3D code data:
········
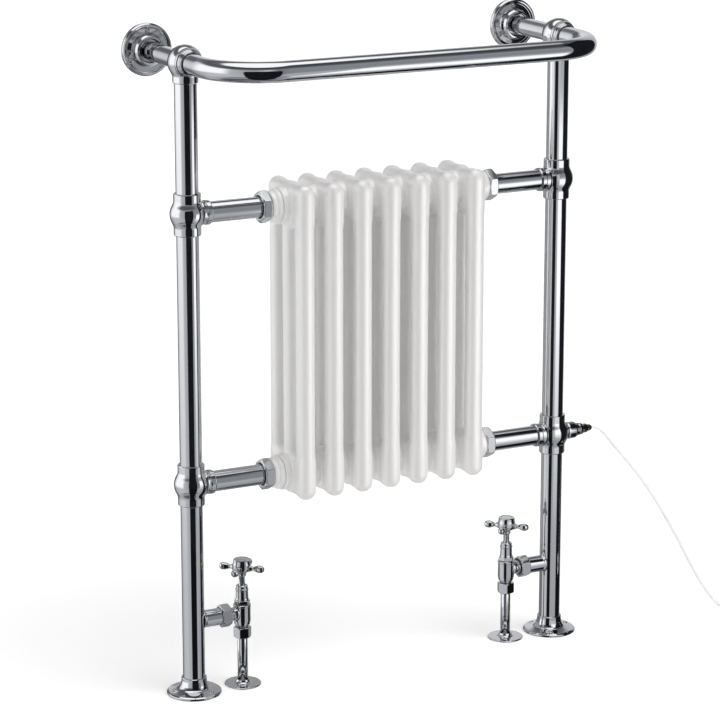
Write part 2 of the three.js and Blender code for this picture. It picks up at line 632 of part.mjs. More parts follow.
for (let i = 0; i < SECTION_COUNT; i += 1) {
  const x = (i - (SECTION_COUNT - 1) / 2) * SECTION_PITCH;
  add(frame, `radiator_section_${i + 1}`, radiatorSection(), enamel(), [x, 0, 0]);
}

// ---------------------------------------------------------------- heating element and its cord
// The element screws into the right lower tee from outside, along +X.
function heatingElement() {
  const neckStart = TEE_BALL_RADIUS - ELEMENT_NECK_LENGTH;
  const rod = bar(ELEMENT_ROD_RADIUS, neckStart - ELEMENT_LENGTH, neckStart + 1, SLIM_ROUND);
  const head = turned([
    [0, neckStart],
    [ELEMENT_NECK_RADIUS, neckStart],
    [ELEMENT_NECK_RADIUS, TEE_BALL_RADIUS + GAP],
    [ELEMENT_HEAD_RADIUS, TEE_BALL_RADIUS + GAP],
    [ELEMENT_HEAD_RADIUS, ELEMENT_HEAD_END - 1],
    [ELEMENT_HEAD_RADIUS - 1, ELEMENT_HEAD_END],
    [0, ELEMENT_HEAD_END],
  ], ROUND);
  return towardX(join(rod, head));
}

function cordGland() {
  return towardX(turned([
    [0, 0],
    [GLAND_RADIUS, 0],
    [GLAND_RADIUS, 4],
    [GLAND_RADIUS - 2, 5],
    [GLAND_TIP_RADIUS, GLAND_LENGTH],
    [0, GLAND_LENGTH],
  ], ROUND));
}

const GLAND_START = POST_X + ELEMENT_HEAD_END + GAP;
add(frame, 'heating_element', heatingElement(), stainless(), [POST_X, 0, LOWER_HUB_HEIGHT]);
add(frame, 'cord_gland', cordGland(), chrome(), [GLAND_START, 0, LOWER_HUB_HEIGHT]);

// The lead is a plain tube along its route. The rest of it is one ring, the outer shape of its coil.
function cordLead() {
  const points = CORD_ROUTE.map(point => new THREE.Vector3(...point));
  const path = new THREE.CatmullRomCurve3(points, false, 'centripetal');
  const section = new THREE.Shape().absarc(0, 0, CORD_RADIUS, 0, 2 * Math.PI);
  return new THREE.ExtrudeGeometry(section, {
    steps: CORD_STEPS,
    curveSegments: SLIM_ROUND / 2,
    extrudePath: path,
  });
}

add(radiator, 'cord_lead', cordLead(), whiteFlex());
const coil = ring([[COIL_OUTER, 0], [COIL_OUTER, COIL_HEIGHT]], COIL_INNER, WIDE_ROUND);
add(radiator, 'cord_coil', coil, whiteFlex(), [...COIL_CENTRE, 0]);

export default radiator;
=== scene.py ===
import json
import math

import bpy
import numpy as np
from bpy.props import FloatProperty, FloatVectorProperty, IntProperty, PointerProperty, StringProperty
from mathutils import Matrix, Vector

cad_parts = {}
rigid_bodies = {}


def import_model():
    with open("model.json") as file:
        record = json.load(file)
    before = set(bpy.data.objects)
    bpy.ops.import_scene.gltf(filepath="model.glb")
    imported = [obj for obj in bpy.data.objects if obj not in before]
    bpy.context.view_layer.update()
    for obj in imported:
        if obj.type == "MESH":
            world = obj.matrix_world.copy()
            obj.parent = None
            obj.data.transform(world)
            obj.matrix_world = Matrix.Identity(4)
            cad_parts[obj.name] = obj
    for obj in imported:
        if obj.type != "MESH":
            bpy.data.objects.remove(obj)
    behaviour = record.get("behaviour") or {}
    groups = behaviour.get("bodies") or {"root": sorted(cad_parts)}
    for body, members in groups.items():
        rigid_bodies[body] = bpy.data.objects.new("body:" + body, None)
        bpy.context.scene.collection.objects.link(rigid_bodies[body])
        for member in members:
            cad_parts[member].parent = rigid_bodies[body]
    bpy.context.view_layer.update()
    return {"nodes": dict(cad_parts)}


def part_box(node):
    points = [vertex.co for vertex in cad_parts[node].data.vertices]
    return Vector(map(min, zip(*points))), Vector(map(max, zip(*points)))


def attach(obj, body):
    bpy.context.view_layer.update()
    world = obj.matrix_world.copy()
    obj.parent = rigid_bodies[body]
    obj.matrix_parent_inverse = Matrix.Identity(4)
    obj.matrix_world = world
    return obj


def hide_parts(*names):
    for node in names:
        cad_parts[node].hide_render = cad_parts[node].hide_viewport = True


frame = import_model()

bl_info = {
    "name": "Column radiator towel rail",
    "version": (1, 0, 0),
    "blender": (4, 5, 0),
    "location": "3D View > Sidebar > Towel rail",
    "description": "Chromed towel rail round a column radiator, with two crosshead valves and an element",
    "category": "Object",
}

MM = 0.001
SIDES = {"left": 1, "right": -1}  # the way inboard along X
LEVELS = ("lower", "upper")
TURN = 2 * math.pi


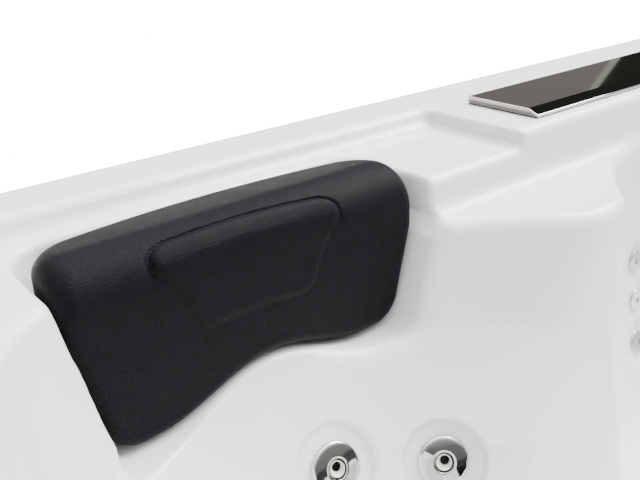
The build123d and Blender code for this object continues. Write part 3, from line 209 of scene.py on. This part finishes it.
def beside(x, y, z, origin, normal, rise=0.0):
    """Height over the plane through origin, raised by rise, and distance from its axis."""
    w = (x - origin[0]) * normal[0] + (y - origin[1]) * normal[1] + (z - origin[2]) * normal[2] + rise
    rho = np.sqrt(np.maximum((x - origin[0]) ** 2 + (y - origin[1]) ** 2 + (z - origin[2]) ** 2 - w ** 2, 0))
    return w, rho


def air(x, y, z):
    """Distance from the shell's surface: below zero in the air, above zero in and under the shell."""
    h = RIM_Z - z
    u, v = np.abs(x), np.abs(y)
    d = pillow_notch(rim_air(u, v, h), u, v, h)
    d = skimmer_air(seat_air(d, u, v, h), x, y, h)
    for origin, normal in LARGE.values():
        w, rho = beside(x, y, z, origin, normal)
        dish = meet(meet(rho - DIMPLE_R, -(w + DIMPLE_DEEP), DIMPLE_EDGE * 0.6), w - 40, 1)
        d = join(d, dish, DIMPLE_EDGE)
        d = np.minimum(d, np.maximum(np.maximum(rho - JET_HOLE_R, -(w + JET_HOLE_DEEP)), w - 6))
    outside = -rbox(x, y, 0, 0, HALF, HALF, RIM_R)
    return join(d, outside, 12)


def spans(*stretches):
    """Grid lines over stretches of (from, to, step)."""
    lines = [np.array([stretches[0][0]])]
    for lo, hi, step in stretches:
        count = max(1, round((hi - lo) / step))
        lines.append(np.linspace(lo, hi, count + 1)[1:])
    return np.concatenate(lines)


def slopes(field, p):
    """The field's slope at points p, along x, y and z."""
    g = []
    for axis in range(3):
        low = [p[:, 0], p[:, 1], p[:, 2]]
        high = list(low)
        low[axis] = p[:, axis] - STEP
        high[axis] = p[:, axis] + STEP
        g.append((field(*high) - field(*low)) / (2 * STEP))
    return np.stack(g, 1)


def skin(field, xs, ys, zs, reach=3.0):
    """Points, faces and outward directions of the surface where the field is zero (outside is negative)."""
    values = np.stack([field(x, *np.meshgrid(ys, zs, indexing="ij")) for x in xs]).astype(np.float32)
    grid = vdb.FloatGrid(-50.0)
    grid.copyFromArray(values)
    points, quads = grid.convertToQuads(isovalue=0.0)
    p = np.stack([np.interp(points[:, i], np.arange(len(a)), a) for i, a in enumerate((xs, ys, zs))], 1)
    for _ in range(3):
        g = slopes(field, p)
        size = np.maximum((g ** 2).sum(1), 0.25)
        step = g * (field(p[:, 0], p[:, 1], p[:, 2]) / size)[:, None]
        length = np.maximum(np.linalg.norm(step, axis=1), 1e-9)
        p -= step * np.minimum(1, reach / length)[:, None]
    n = -slopes(field, p)
    n /= np.maximum(np.linalg.norm(n, axis=1), 1e-9)[:, None]
    corner = p[quads]
    across = np.cross(corner[:, 2] - corner[:, 0], corner[:, 3] - corner[:, 1])
    facing = (across * n[quads].mean(1)).sum(1)
    quads = quads.copy()
    quads[facing < 0] = quads[facing < 0][:, ::-1]
    return p, quads, n


def mesh_piece(name, points, faces, material, normals=None, smooth=True):
    """A new object from points in millimetres."""
    mesh = bpy.data.meshes.new(name)
    corners = [tuple(p) for p in np.asarray(points) * MM]
    mesh.from_pydata(corners, [], [tuple(int(i) for i in f) for f in faces])
    mesh.materials.append(material)
    if smooth:
        mesh.shade_smooth()
    if normals is not None:
        mesh.normals_split_custom_set_from_vertices([tuple(n) for n in normals])
    mesh.validate()
    piece = bpy.data.objects.new(name, mesh)
    bpy.context.scene.collection.objects.link(piece)
    return piece


def shader(name, color, rough, metal=0.0, coat=0.0, grain=None, mottle=None, **sockets):
    """A Principled material whose colour and roughness vary by noise of the stated size (m) and strength."""
    m = bpy.data.materials.new(name)
    m.use_nodes = True
    nodes, links = m.node_tree.nodes, m.node_tree.links
    b = nodes["Principled BSDF"]
    b.inputs["Base Color"].default_value = (*color, 1)
    b.inputs["Roughness"].default_value = rough
    b.inputs["Metallic"].default_value = metal
    b.inputs["Coat Weight"].default_value = coat
    b.inputs["Coat Roughness"].default_value = 0.08
    for key, value in sockets.items():
        b.inputs[key.replace("_", " ")].default_value = value
    where = nodes.new("ShaderNodeTexCoord")
    if mottle:
        size, amount, spread = mottle
        cloud = nodes.new("ShaderNodeTexNoise")
        cloud.inputs["Scale"].default_value = 1 / size
        cloud.inputs["Detail"].default_value = 3
        links.new(where.outputs["Object"], cloud.inputs["Vector"])
        tint = nodes.new("ShaderNodeMix")
        tint.data_type = "RGBA"
        tint.inputs["A"].default_value = (*[c * (1 - amount) for c in color], 1)
        tint.inputs["B"].default_value = (*[min(1, c * (1 + amount)) for c in color], 1)
        links.new(cloud.outputs["Fac"], tint.inputs["Factor"])
        links.new(tint.outputs["Result"], b.inputs["Base Color"])
        band = nodes.new("ShaderNodeMapRange")
        band.inputs["To Min"].default_value = max(0, rough - spread)
        band.inputs["To Max"].default_value = rough + spread
        links.new(cloud.outputs["Fac"], band.inputs["Value"])
        links.new(band.outputs["Result"], b.inputs["Roughness"])
    if grain:
        size, height, detail = grain
        dots = nodes.new("ShaderNodeTexNoise")
        dots.inputs["Scale"].default_value = 1 / size
        dots.inputs["Detail"].default_value = detail
        links.new(where.outputs["Object"], dots.inputs["Vector"])
        bump = nodes.new("ShaderNodeBump")
        bump.inputs["Strength"].default_value = 1.0
        bump.inputs["Distance"].default_value = height
        links.new(dots.outputs["Fac"], bump.inputs["Height"])
        links.new(bump.outputs["Normal"], b.inputs["Normal"])
    return m


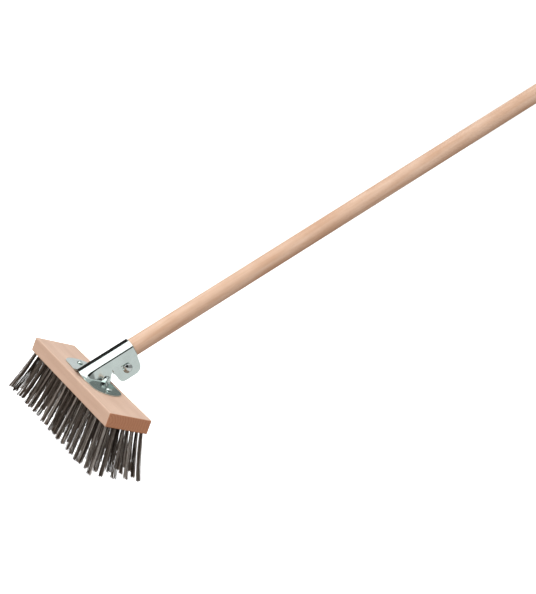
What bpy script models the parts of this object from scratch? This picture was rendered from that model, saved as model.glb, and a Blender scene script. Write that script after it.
········
• Written exercise
Quote exactly the lines running from the line with "from mathutils import Matrix, Vector" through the line with "points = [vertex.co", both ends included, and nothing more.

• Right answer
from mathutils import Matrix, Vector

cad_parts = {}
rigid_bodies = {}


def import_model():
    with open("model.json") as file:
        record = json.load(file)
    before = set(bpy.data.objects)
    bpy.ops.import_scene.gltf(filepath="model.glb")
    imported = [obj for obj in bpy.data.objects if obj not in before]
    bpy.context.view_layer.update()
    for obj in imported:
        if obj.type == "MESH":
            world = obj.matrix_world.copy()
            obj.parent = None
            obj.data.transform(world)
            obj.matrix_world = Matrix.Identity(4)
            cad_parts[obj.name] = obj
    for obj in imported:
        if obj.type != "MESH":
            bpy.data.objects.remove(obj)
    behaviour = record.get("behaviour") or {}
    groups = behaviour.get("bodies") or {"root": sorted(cad_parts)}
    for body, members in groups.items():
        rigid_bodies[body] = bpy.data.objects.new("body:" + body, None)
        bpy.context.scene.collection.objects.link(rigid_bodies[body])
        for member in members:
            cad_parts[member].parent = rigid_bodies[body]
    bpy.context.view_layer.update()
    return {"nodes": dict(cad_parts)}


def part_box(node):
    points = [vertex.co for vertex in cad_parts[node].data.vertices]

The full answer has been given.